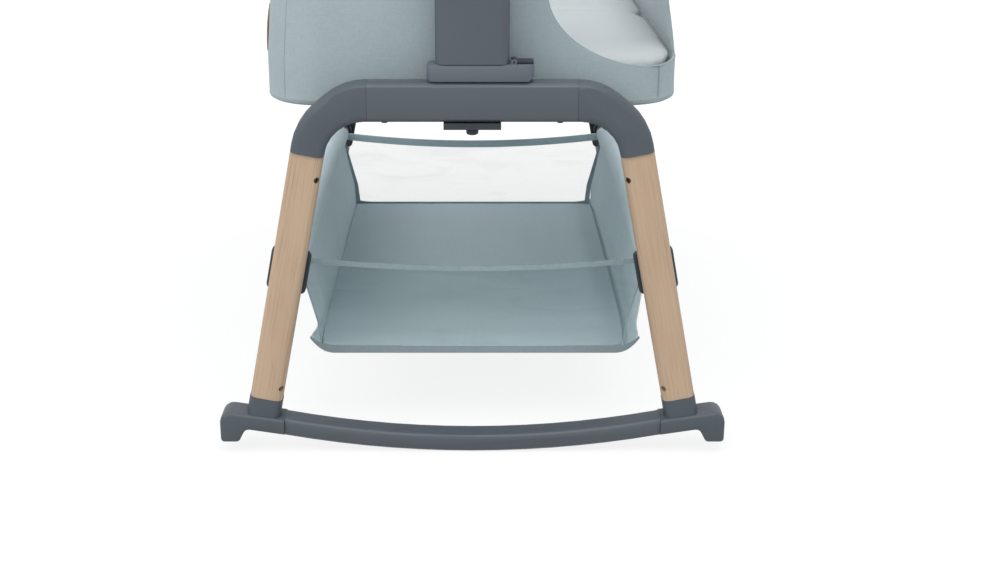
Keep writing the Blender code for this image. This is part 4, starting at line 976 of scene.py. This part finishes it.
# %% Basket sides
def wall_x(z):
    """The side's distance from the middle at a height, below the sleeve."""
    if z < waist_z:
        return wall_foot + (waist_x - wall_foot) * (z - basket_low) / (waist_z - basket_low)
    return waist_x + (wall_top - waist_x) * (z - waist_z) / (sleeve_low - waist_z)


def spread(y, side):
    """The basket is a few millimetres wider behind its near end, most on the right."""
    along = (y + basket_half) / (2 * basket_half)
    return (0.0055 if side < 0 else 0.0085) * (1 - math.exp(-along / 0.07))


def loose(up, z, side, y):
    """How far the cloth hangs out of its straight line: most at the near end, and on the right."""
    along = (y + basket_half) / (2 * basket_half)
    near = math.exp(-(y + basket_half) / 0.035)
    ear = math.exp(-((z - ear_z) / 0.011) ** 2) * near
    if side < 0:
        return 0.0125 * ear
    slack = (1 - math.exp(-up / 0.06)) * max(0.0, 1 - up) ** 0.8
    return 0.018 * slack * (1 - 0.5 * along) * min(1.0, (1 - along) * 16) + 0.004 * ear


def basket_column(y, edge, side):
    """A column of points up the wall at a place along the basket, then round the tube."""
    column = []
    low = basket_low + 0.0005 + 0.006 * math.exp(-(y + basket_half) / 0.012)
    for j in range(27):
        up = j / 26
        z = low + (sleeve_low - low) * up
        spot = Vector((side * 3.0, y, z))
        bend = ripple(spot, 0.11, 2.2, 0.0052) + ripple(spot, 0.022, 7.0, 0.0024, 5.0)
        bend *= math.sin(math.pi * up) * min(1.0, edge * 9)
        x = wall_x(z) + spread(y, side) * (1 - up) + bend + loose(up, z, side, y)
        column.append(Vector((side * x, y, z)))
    for j in range(22):
        angle = math.radians(250 - 330 * j / 21)
        slack = 1 + ripple(Vector((angle, y, side)), 0.02, 1, 0.03)
        x = tube_x + sleeve_shift + sleeve_across * slack * math.cos(angle)
        column.append(Vector((side * x, y, tube_z + sleeve_up * slack * math.sin(angle))))
    return column


for name, side in sides.items():
    columns = [basket_column(basket_half * along, 1 - abs(along), side)
               for along in [2 * i / 90 - 1 for i in range(91)]]
    wall = sheet_mesh(f"basket_side_{name}", columns, lit_basket_cloth, 0.0014, 0.0, flip=side < 0)
    sew_on(wall, "stand", f"basket_wall_{name}")
    print("basket side made:", wall.name)


# %% Basket floor
def floor_point(x_share, y_share, z):
    """A point of the floor's plan, whose near corners turn up a little."""
    corner = (max(0.0, abs(x_share) - 0.93) * max(0.0, -y_share - 0.93) / 0.0049) ** 2
    y = y_share * (basket_half - 0.002)
    return Vector((x_share * (floor_half + 0.0006 + spread(y, x_share)), y, z + 0.004 * corner))


def floor_rule(along, across):
    """A point of the floor, which sags in the middle and is slightly uneven."""
    x, y = 2 * across - 1, 2 * along - 1
    uneven = ripple(floor_point(x, y, 0), 0.09, 1, 0.0009) * (1 - max(abs(x), abs(y)) ** 6)
    return floor_point(x, y, floor_top - 0.0012 * (1 - x * x) * (1 - y * y) + uneven)


floor_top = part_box("basket_floor")[1].z
basket_floor = sheet_mesh("basket_base", grid(60, 30, floor_rule), lit_basket_cloth, 0.005)
sew_on(basket_floor, "stand", "basket_floor")
print("basket floor made")

# %% [markdown]
# ## The basket's ends
# Each end has a net, a tape that closes its top edge and sags between the tubes, and a band
# along the floor. The near band climbs at its corners, where it sticks out as two small ears.

# %% Basket end sizes
tape_sag = {"near": 0.0115, "far": 0.0135}
tape_drop = {"near": 0.0016, "far": -0.0014}
tape_height = {"near": 0.0072, "far": 0.0125}
hem_height = {"near": 0.0088, "far": floor_top + 0.0068 - basket_low}
hem_reach = {"near": (0.2230, 0.2300), "far": (0.2150, 0.2150)}
hem_climb = {"near": 0.0215, "far": 0.008}
ear_length = 0.034
net_reach = tube_x - 0.012


def rim_sag(label, x):
    """Height of an end's tape, which sags between the tubes."""
    share = min(1.0, abs(x) / net_reach)
    return tube_z - tape_drop[label] - tape_sag[label] * (1 - share * share)


# %% Basket ends
def basket_end(label, end):
    """The net end of the basket with its tape and band."""
    def net_point(i, j):
        across, arch = 2 * i - 1, math.sin(math.pi * j)
        low = basket_low + 0.001
        z = low + (rim_sag(label, across * net_reach) - low) * j
        x = across * (wall_x(min(z, tube_z - 0.014)) + 0.0045 * max(0, end) - 0.001)
        belly = 0.004 * (1 - across * across) + ripple(Vector((x, end * 2.0, z)), 0.06, 1.6, 0.0016)
        return Vector((x, end * (basket_half - 0.0015 - belly * arch), z))

    def tape_point(i, j):
        x = (2 * i - 1) * (tube_x - 0.010)
        z = rim_sag(label, x) - tape_height[label] * (1 - j)
        return Vector((x, end * (basket_half + 0.0004), z))

    def hem_point(i, j):
        reach = hem_reach[label][1 if i > 0.5 else 0]
        x = (2 * i - 1) * reach
        rise = hem_climb[label] * max(0.0, (abs(x) - reach) / ear_length + 1) ** 2.3
        z = basket_low + 0.0009 + rise + (hem_height[label] - 0.3 * rise) * j
        return Vector((x, end * (basket_half + 0.0006), z))

    far = end > 0
    panel = sheet_mesh(f"basket_net_{label}", grid(60, 20, net_point),
                       basket_net if far else dense_near_net, flip=far)
    # At the far end the tape and the band get lighter cloth than at the near end: painted light for
    # faces that turn away from the lamps.
    tape = sheet_mesh(f"basket_tape_{label}", grid(60, 5, tape_point),
                      lit_basket_cloth if far else teal_tape, 0.0022, 0.0, flip=far)
    hem_columns = grid(120, 5, hem_point)
    hem = sheet_mesh(f"basket_hem_{label}", hem_columns, lit_far_tape if far else hem_cloth,
                     0.002, 0.0, flip=far)
    cord = tube_along(f"basket_cord_{label}", [column[0] for column in hem_columns], 0.0011,
                      teal_tape)
    sew_on(panel, "stand", f"basket_end_{label}", slot="sheer_mesh")
    for piece in (tape, hem, cord):
        sew_on(piece, "stand")
    return panel


print("basket ends:", [basket_end(label, end).name for label, end in ends.items()])

# %% [markdown]
# ## Corner bindings
# A narrow folded tape covers each corner, where a side and an end are sewn together. The far
# ones show more of their width, because the net there lies a little further out.


# %% Corner bindings
def corner_binding(label, end, name, side):
    """A folded tape over a corner: wide on the far corners, narrow on the near ones."""
    # The far corners' lighter tape is painted light.
    width, start, out, finish = ((0.0085, 0.004, 0.0053, lit_far_tape) if end > 0
                                 else (0.0022, 0.014, 0.0008, teal_tape))

    def tape_point(i, j):
        low = basket_low + start
        z = low + (tube_z - 0.010 - low) * j
        return Vector((side * (wall_x(z) + out - width * i),
                       end * (basket_half + 0.0012 - 0.0004 * i), z))

    tape = sheet_mesh(f"basket_binding_{label}_{name}", grid(8, 24, tape_point), finish,
                      0.0012, 0.0, flip=end * side > 0)
    sew_on(tape, "stand")
    print("corner binding sewn on:", tape.name)


for label, end in ends.items():
    for name, side in sides.items():
        corner_binding(label, end, name, side)

# %% [markdown]
# ## Floor, backdrop and light
# A studio photograph of a product has a white sweep under it and big soft lamps. The floor takes
# the crib's shadow. Where the camera, a reflection or glass looks at it, it is darker and glows
# by itself instead, so that it shows white there without any extra light on the crib. The key
# lamp stands to the left, which makes the left faces lighter, as in the photograph.


# %% Stage
def seen_share(tree):
    """Is 1 where the camera, a reflection or glass looks, and 0 for light that spreads."""
    rays = node(tree, "ShaderNodeLightPath").outputs
    seen = math_node(tree, "MAXIMUM", rays["Is Camera Ray"], rays["Is Glossy Ray"])
    return math_node(tree, "MAXIMUM", seen, rays["Is Transmission Ray"])


world = bpy.data.worlds.new("studio")
bpy.context.scene.world = world
world.use_nodes = True
tree = world.node_tree
tree.nodes.clear()
plain = node(tree, "ShaderNodeBackground", {"Color": (1, 1, 1, 1), "Strength": 1.0})
soft = node(tree, "ShaderNodeBackground", {"Color": (0.97, 0.99, 1, 1), "Strength": 0.88})
either = node(tree, "ShaderNodeMixShader", {0: seen_share(tree), 1: soft.outputs[0],
                                            2: plain.outputs[0]})
node(tree, "ShaderNodeOutputWorld", {"Surface": either.outputs[0]})

floor_mesh = bpy.data.meshes.new("studio_floor")
floor_mesh.from_pydata([(-6, -6, 0), (6, -6, 0), (6, 6, 0), (-6, 6, 0)], [], [(0, 1, 2, 3)])
floor = add_object("studio_floor", floor_mesh)
floor_finish, tree, shader = new_material("floor_white", Roughness=1.0, Specular_IOR_Level=0.0)
seen = seen_share(tree)
feed(tree, shader, {"Base Color": two_tone(tree, seen, rgba((0.60, 0.60, 0.60)),
                                           rgba((0.14, 0.14, 0.14)))})
away = node(tree, "ShaderNodeVectorMath", {0: coordinates(tree)}, operation="LENGTH")
lift = math_node(tree, "MULTIPLY", seen,
                 remap(tree, away.outputs["Value"], 0.7, 2.2, 0.84, 1.0))
glow = node(tree, "ShaderNodeEmission", {"Color": (1, 1, 1, 1), "Strength": lift})
total = node(tree, "ShaderNodeAddShader", {0: shader.outputs[0], 1: glow.outputs[0]})
feed(tree, tree.nodes["Material Output"], {"Surface": total.outputs[0]})
floor_mesh.materials.append(floor_finish)


def soft_lamp(name, place, aim, size, watts):
    """A square area lamp that points at a spot."""
    data = bpy.data.lights.new(name, "AREA")
    data.size = size
    data.energy = watts
    lamp = add_object(name, data)
    lamp.location = place
    lamp.rotation_euler = (Vector(aim) - Vector(place)).to_track_quat("-Z", "Y").to_euler()


soft_lamp("key", (-2.6, -2.6, 2.6), (0, 0, 0.35), 2.4, 44)
soft_lamp("top", (0.2, -1.3, 3.1), (0, 0, 0.4), 2.2, 58)
bpy.context.scene.view_settings.view_transform = "Standard"
print("stage and two lamps ready")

* * * * *

Prompt — Please print the material above exactly as it appears, from its first line through the line containing "return (0.0055 if", inclusive, and stop there.

Result —
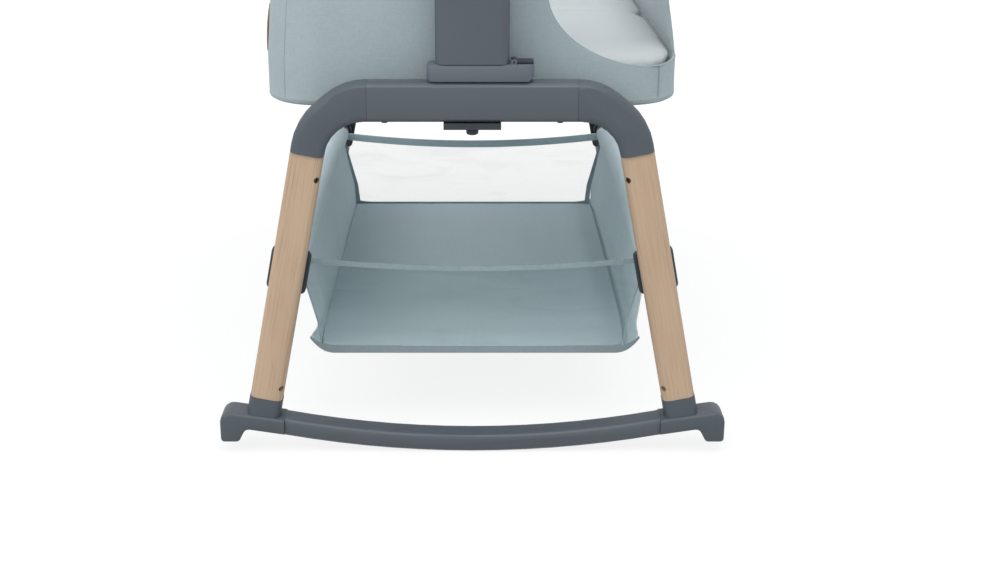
Keep writing the Blender code for this image. This is part 4, starting at line 976 of scene.py. This part finishes it.
# %% Basket sides
def wall_x(z):
    """The side's distance from the middle at a height, below the sleeve."""
    if z < waist_z:
        return wall_foot + (waist_x - wall_foot) * (z - basket_low) / (waist_z - basket_low)
    return waist_x + (wall_top - waist_x) * (z - waist_z) / (sleeve_low - waist_z)


def spread(y, side):
    """The basket is a few millimetres wider behind its near end, most on the right."""
    along = (y + basket_half) / (2 * basket_half)
    return (0.0055 if side < 0 else 0.0085) * (1 - math.exp(-along / 0.07))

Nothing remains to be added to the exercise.